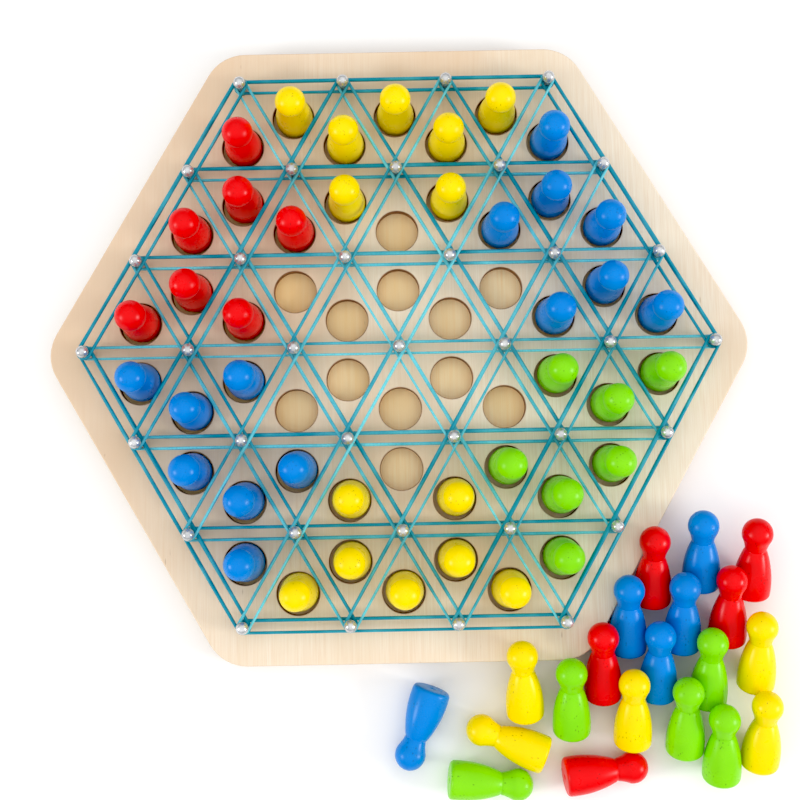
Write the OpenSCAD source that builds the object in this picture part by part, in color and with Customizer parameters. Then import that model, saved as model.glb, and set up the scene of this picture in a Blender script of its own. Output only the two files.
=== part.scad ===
// Triangle rubber-band board game: a hexagonal wooden board, ball-headed pins,
// rubber bands and turned wooden pawns. Units are millimetres.
// The origin is the centre of the board's underside. Z points up, Y to the board's far edge.

/* [Board] */
// Distance between neighbouring pins
pitch = 36; // [34:0.5:42]
// From the outer row of pins to the board's edge
margin = 13.6; // [11:0.2:18]
// Radius of the board's six corners
corner_r = 15; // [8:1:20]
// Thickness of the lower plate
base_t = 6; // [5:0.5:12]
// Thickness of the upper plate, which is the depth of the recesses
top_t = 4; // [3:0.5:6]
// Diameter of the round recesses
recess_d = 14.6; // [14:0.1:16]

/* [Pins] */
// Diameter of the pin's shank
shank_d = 3.0; // [2.4:0.1:3.4]
// Diameter of the ball head
ball_d = 4.3; // [4:0.1:5.5]
// Height of the ball's centre over the board
ball_z = 10.1; // [10:0.1:14]
// Length of shank in the wood
shank_in = 8; // [6:0.5:8.5]

/* [Rubber bands] */
// Thickness of the longest bands
band_t = 0.7; // [0.6:0.05:0.8]
// Extra thickness for each pin spacing that a band is shorter
band_t_step = 0.15; // [0:0.05:0.15]
// Height of the lowest layer of bands over the board
band_z = 4.2; // [2:0.1:4.2]
// Height between layers
band_step = 1.6; // [1.4:0.1:1.6]

/* [Pawns] */
// Widest diameter
pawn_d = 13; // [12:0.1:13.4]
// Height
pawn_h = 28.6; // [26:0.2:32]
// Diameter of the head
head_d = 10.5; // [9.5:0.1:11]
// Diameter of the neck
neck_d = 7.4; // [6:0.1:8]
// Height of the neck
neck_z = 17.6; // [16:0.1:18.4]

/* [Loose pawns] */
// Angle of the leaning pawns from upright
lean = 62; // [61:0.5:63]

/* [Display] */
// Node to draw

/* [Hidden] */
$fn = 64;
rows = 3;
row_h = pitch * sqrt(3) / 2;
board_t = base_t + top_t;
edge_r = rows * row_h + margin;
shank_r = shank_d / 2;
pin_fit = 0.05;
band_fit = 0.03;
over = 0.5;
dimple_r = 0.9;
dimple_deep = 0.8;
seat_gap = 0.1;
foot_r = 1.3;
belly_z = 3.5;
belly_r = pawn_d / 2;
neck_r = neck_d / 2;
head_r = head_d / 2;
head_z = pawn_h - head_r;
flank_r = (pow(neck_z - belly_z, 2) + pow(belly_r - neck_r, 2)) / (2 * (belly_r - neck_r));
foot_x = belly_r - flank_r + sqrt(pow(flank_r, 2) - pow(belly_z - foot_r, 2)) - foot_r;

// R, B, G and Y are red, blue, green and yellow pawns, and a dot is an empty recess.
// Each string is a band of cells between two rows of pins, from the far edge to the near one.
layout = ["RYYYYYB", "RRRY.YBBB", "RRR.....BBB", "BBB.....GGG", "BBBY.YGGG", "BYYYYYG"];

// Cells that hold a pawn, as [band, place in the band]
filled = [for (b = [0:5]) for (j = [0:len(layout[b]) - 1]) if (layout[b][j] != ".") [b, j]];
function word(letter) = letter == "R" ? "red" : letter == "B" ? "blue" : letter == "G" ? "green" : "yellow";
function cell_name(c) = str("pawn_", c[0] + 1, "_", c[1] + 1, "_", word(layout[c[0]][c[1]]));

// Pawns tipped against the board and each other, as [letter, x, y of the foot, turn], from back to front
tiers = ["back", "middle", "front"];
leaning = [
    [
        ["R", 85, -88.5, 0], ["B", 102, -83.5, 1], ["R", 119, -86.5, -2],
        ["B", 76, -104.5, 1], ["B", 94.5, -104, 0], ["R", 110, -102, -1]
    ],
    [
        ["R", 67, -120, 2], ["B", 85.5, -120, 0], ["G", 102.5, -122.5, -1], ["Y", 119, -117.5, -2],
        ["Y", 40.5, -125.5, 4], ["G", 56, -131.5, 2], ["Y", 76.5, -135.5, 1], ["G", 94, -138.5, 0],
        ["Y", 119, -143.5, -3]
    ],
    [
        ["G", 106, -147.5, 1]
    ]
];
function tier_has(t, letter) = len([for (p = leaning[t]) if (p[0] == letter) 1]) > 0;
tier_nodes = [for (t = [0:len(tiers) - 1]) for (c = ["R", "B", "G", "Y"]) if (tier_has(t, c)) [t, c]];
function tier_name(n) = str("leaning_", tiers[n[0]], "_", word(n[1]));

// Pawns lying on the table, as [letter, x and y of the foot, heading of the head]
flat = [["B", 9, -116, 250], ["Y", 47, -139, 158], ["G", 14, -146, -6], ["R", 53, -146, 6]];
function flat_name(p) = str("lying_", word(p[0]));

function paint(letter) =
    letter == "R" ? [0.72, 0.10, 0.10] :
    letter == "B" ? [0.05, 0.28, 0.62] :
    letter == "G" ? [0.06, 0.42, 0.20] : [0.95, 0.68, 0.10];

// Centre of a cell: bands 0 to 2 begin with a triangle that points to the far edge, 3 to 5 with one that doesn't.
function cell_x(c) = (c[1] - (len(layout[c[0]]) - 1) / 2) * pitch / 2;
function points_up(c) = (c[1] + (c[0] < rows ? 0 : 1)) % 2 == 0;
function cell_y(c) = (rows - 1 - c[0]) * row_h + row_h * (points_up(c) ? 1 : 2) / 3;
function in_row(r) = 2 * rows + 1 - abs(r);

// A hexagon with exact round corners: a twelve-sided core and a disc at each corner
module outline() {
    corner_at = (edge_r - corner_r) / cos(30);
    for (i = [0:5])
        rotate(60 * i) translate([corner_at, 0]) circle(r = corner_r);
    polygon([
        for (i = [0:5]) for (side = [-30, 30])
            [corner_at * cos(60 * i) + corner_r * cos(60 * i + side),
             corner_at * sin(60 * i) + corner_r * sin(60 * i + side)]
    ]);
}

module at_pins() {
    for (r = [-rows:rows])
        for (i = [0:in_row(r) - 1])
            translate([(i - (in_row(r) - 1) / 2) * pitch, r * row_h, 0])
                children();
}

module base_board() {
    color([0.86, 0.74, 0.58])
        difference() {
            linear_extrude(base_t) outline();
            at_pins()
                translate([0, 0, board_t - shank_in - seat_gap])
                    cylinder(r = shank_r + pin_fit, h = shank_in);
        }
}

module top_board() {
    color([0.90, 0.80, 0.66])
        translate([0, 0, base_t])
            difference() {
                linear_extrude(top_t) outline();
                at_pins()
                    translate([0, 0, -over])
                        cylinder(r = shank_r + pin_fit, h = top_t + 2 * over);
                for (b = [0:5])
                    for (j = [0:len(layout[b]) - 1])
                        translate([cell_x([b, j]), cell_y([b, j]), -over])
                            cylinder(d = recess_d, h = top_t + 2 * over);
            }
}

// A straight shank under a ball
module pins() {
    color([0.80, 0.80, 0.80])
        at_pins()
            translate([0, 0, board_t]) {
                translate([0, 0, -shank_in])
                    cylinder(r = shank_r, h = shank_in + ball_z);
                translate([0, 0, ball_z])
                    sphere(d = ball_d);
            }
}

// One loop of round cord along X, held open by the shanks of its two end pins
module band(spans) {
    cord_r = (band_t + (2 * rows - spans) * band_t_step) / 2;
    centre_r = shank_r + band_fit + cord_r;
    half = spans * pitch / 2;
    for (side = [-1, 1])
        translate([-half, side * centre_r, 0])
            rotate([0, 90, 0])
                cylinder(r = cord_r, h = 2 * half);
    for (side = [0, 1])
        rotate(180 * side)
            translate([half, 0, 0])
                rotate(-90)
                    rotate_extrude(angle = 180)
                        translate([centre_r, 0])
                            circle(r = cord_r);
}

// Seven loops side by side, one for each line of pins in a direction
module band_layer(turn, layer) {
    color([0.10, 0.62, 0.70])
        rotate(turn)
            for (r = [-rows:rows])
                translate([0, r * row_h, board_t + band_z + layer * band_step])
                    band(in_row(r) - 1);
}

module bands_level() {
    band_layer(0, 0);
}

module bands_falling() {
    band_layer(-60, 1);
}

module bands_rising() {
    band_layer(60, 2);
}

// The pawn's half outline: a foot with a round edge, a flank that is one arc from belly to neck,
// and a head that is a ball over a short taper
module pawn_outline() {
    to_neck = norm([neck_r, neck_z - head_z]);
    touch = atan2(neck_z - head_z, neck_r) + acos(head_r / to_neck);
    intersection() {
        translate([0, -1])
            square([pawn_d, pawn_h + 2]);
        union() {
            translate([0, head_z])
                circle(r = head_r);
            polygon([
                [0, neck_z - 1],
                [neck_r, neck_z - 1],
                [neck_r, neck_z],
                [head_r * cos(touch), head_z + head_r * sin(touch)],
                [0, head_z]
            ]);
            intersection() {
                translate([belly_r - flank_r, belly_z])
                    circle(r = flank_r);
                translate([0, foot_r])
                    square([belly_r, neck_z - foot_r]);
            }
            translate([foot_x, foot_r])
                circle(r = foot_r);
            square([foot_x, neck_z / 2]);
        }
    }
}

module pawn(letter) {
    color(paint(letter))
        difference() {
            rotate_extrude() pawn_outline();
            translate([0, 0, -over])
                cylinder(r1 = dimple_r + over, r2 = 0, h = dimple_deep + over);
        }
}

module board_pawn(c) {
    translate([cell_x(c), cell_y(c), base_t + seat_gap])
        pawn(layout[c[0]][c[1]]);
}

// Tipped towards +Y, with the foot's round edge on the table
module leaning_pawn(p) {
    translate([p[1], p[2], foot_x * sin(lean) - foot_r * cos(lean) + foot_r])
        rotate(p[3])
            rotate([-lean, 0, 0])
                pawn(p[0]);
}

module leaning_group(n) {
    for (p = leaning[n[0]])
        if (p[0] == n[1])
            leaning_pawn(p);
}

// On its side, with the flank and the head touching the table
module lying_pawn(p) {
    along = head_z - belly_z;
    across = flank_r - belly_r;
    tip = asin((flank_r - head_r) / norm([along, across])) - atan2(across, along);
    translate([p[1], p[2], head_z * sin(tip) + head_r])
        rotate([0, 90 + tip, p[3]])
            pawn(p[0]);
}

base_board();
top_board();
pins();
bands_level();
bands_falling();
bands_rising();
for (c = filled)
    board_pawn(c);
for (n = tier_nodes)
    leaning_group(n);
for (p = flat)
    lying_pawn(p);
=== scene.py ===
"""Triangle rubber-band board game: looks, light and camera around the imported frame.

Lengths are in metres and in the frame's own axes: +Z out of the board, +X along the level rows of pins.
"""

import math
import random

import bmesh
import bpy
from mathutils import Matrix, Vector


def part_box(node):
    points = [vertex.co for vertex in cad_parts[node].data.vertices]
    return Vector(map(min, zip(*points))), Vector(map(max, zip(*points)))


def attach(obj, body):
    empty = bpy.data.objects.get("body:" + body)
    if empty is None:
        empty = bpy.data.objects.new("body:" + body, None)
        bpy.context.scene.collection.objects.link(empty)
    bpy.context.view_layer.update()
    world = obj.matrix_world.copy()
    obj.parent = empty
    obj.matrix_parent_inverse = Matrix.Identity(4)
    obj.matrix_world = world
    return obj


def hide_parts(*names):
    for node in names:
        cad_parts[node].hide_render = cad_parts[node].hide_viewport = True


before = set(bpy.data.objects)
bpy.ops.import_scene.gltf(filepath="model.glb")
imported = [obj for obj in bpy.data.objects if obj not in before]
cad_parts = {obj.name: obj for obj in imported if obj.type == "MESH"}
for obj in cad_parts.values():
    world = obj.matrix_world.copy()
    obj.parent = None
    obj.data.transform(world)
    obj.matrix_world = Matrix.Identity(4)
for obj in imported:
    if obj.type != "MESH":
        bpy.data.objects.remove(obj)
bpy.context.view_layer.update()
MM = 0.001

# ---------------------------------------------------------------- driving dimensions
PITCH = 36 * MM
ROW = PITCH * math.sqrt(3) / 2
ROWS = 3
RECESS_R = 7.3 * MM
SHANK_R = 1.5 * MM
PIN_HOLE_R = SHANK_R + 0.05 * MM
CORNER_R = 15 * MM
EDGE_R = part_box("base_board")[1].y
PLATE_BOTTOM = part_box("top_board")[0].z
BOARD_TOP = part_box("top_board")[1].z
TWO_PLIES = 1.35 * MM
ROUND_OVER = 0.5 * MM

BAND_T = 0.7 * MM
BAND_T_STEP = 0.15 * MM
BAND_Z = 4.2 * MM
BAND_STEP = 1.6 * MM
LAYERS = [("level", 0, 0), ("falling", -60, 1), ("rising", 60, 2)]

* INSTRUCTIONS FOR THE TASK
Copy out only the lines running from the beginning of the data to the line with "board's far edge.", both ends included.

* TASK OUTPUT
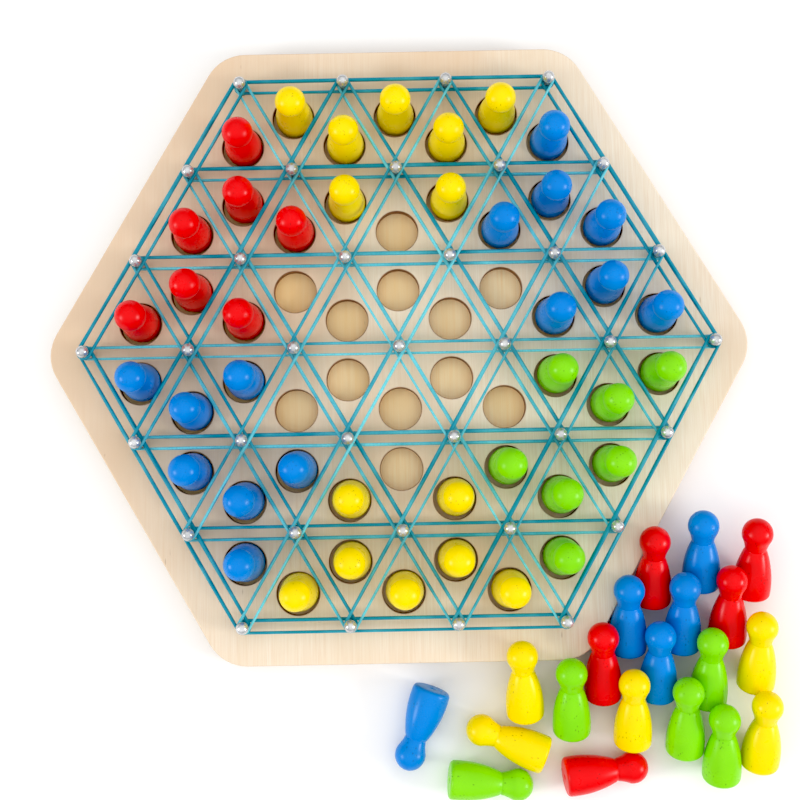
Write the OpenSCAD source that builds the object in this picture part by part, in color and with Customizer parameters. Then import that model, saved as model.glb, and set up the scene of this picture in a Blender script of its own. Output only the two files.
=== part.scad ===
// Triangle rubber-band board game: a hexagonal wooden board, ball-headed pins,
// rubber bands and turned wooden pawns. Units are millimetres.
// The origin is the centre of the board's underside. Z points up, Y to the board's far edge.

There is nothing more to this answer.